A private economic report today showed Caixin China PMI Composite rose to 53.1 in March, up from the 51.7 in February. A services index rose 2.8 percentage points to 54.3.

China and US sent warships into disputed waters in the East and South China seas, after Chinese navy group the Liaoning passed the waterway between Okinawa and Miyako Island on Saturday morning. Japan also sent destroyer and patrol aircraft to monitor and gather information.

Tourism and catering stocks led losses on Tuesday, after chalking up gains over the past several weeks. China Tourism Group Duty Free Corp declined 4.9 per cent after a four-week rally. Jiangsu Tianmu Lake Tourism dropped 6.9 per cent after soaring 51 per cent since mid-January.

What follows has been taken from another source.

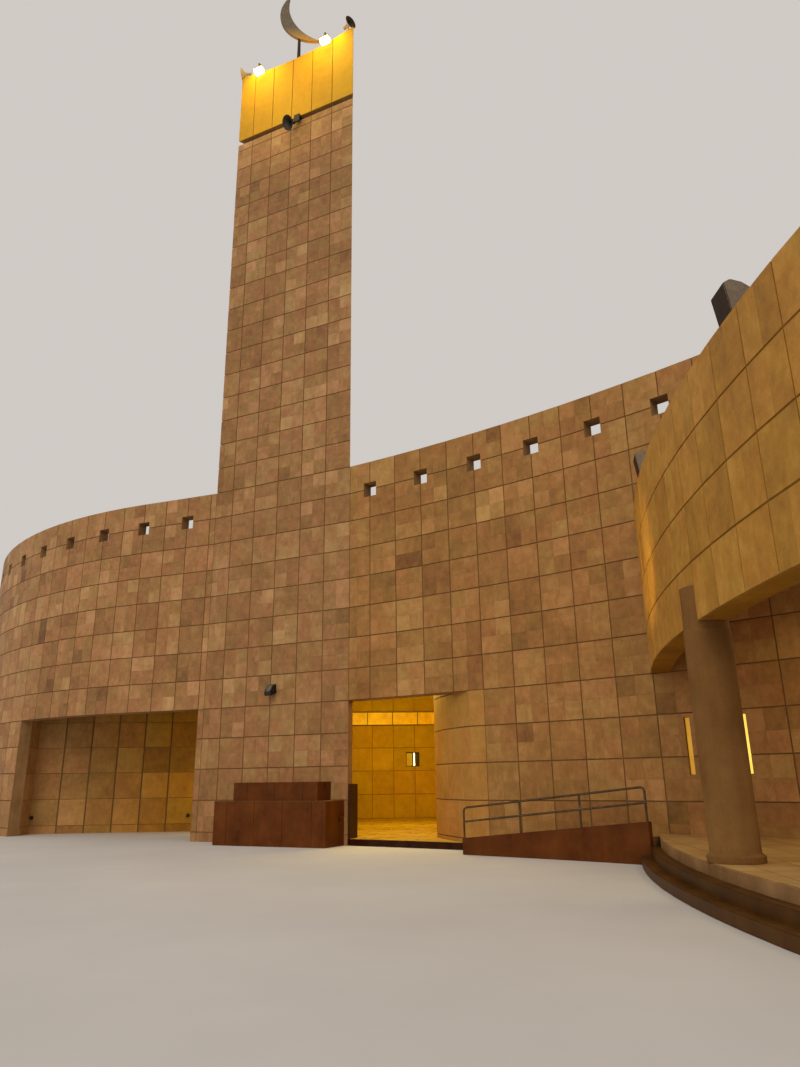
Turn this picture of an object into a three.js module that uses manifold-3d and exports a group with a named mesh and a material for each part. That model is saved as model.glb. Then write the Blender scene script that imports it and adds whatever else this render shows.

Steel producers gained as billet prices surged on ongoing concerns China’s tightening environment protection measures will crimp output. Liuzhou Iron & Steel surged by 6.8 per cent to 6.91 yuan. Lingyuan Iron & Steel gained 7.4 per cent to 2.75 yuan.

Four stocks rallied on their first day of trading. In Shanghai, Suzhou Gyz Electronic Technology almost tripled. In Shenzhen, Suzhou Huaya Intelligence Technology, Shandong Sino-Agri United Biotechnology and Zhejiang Truelove Vogue all rose by 44 per cent.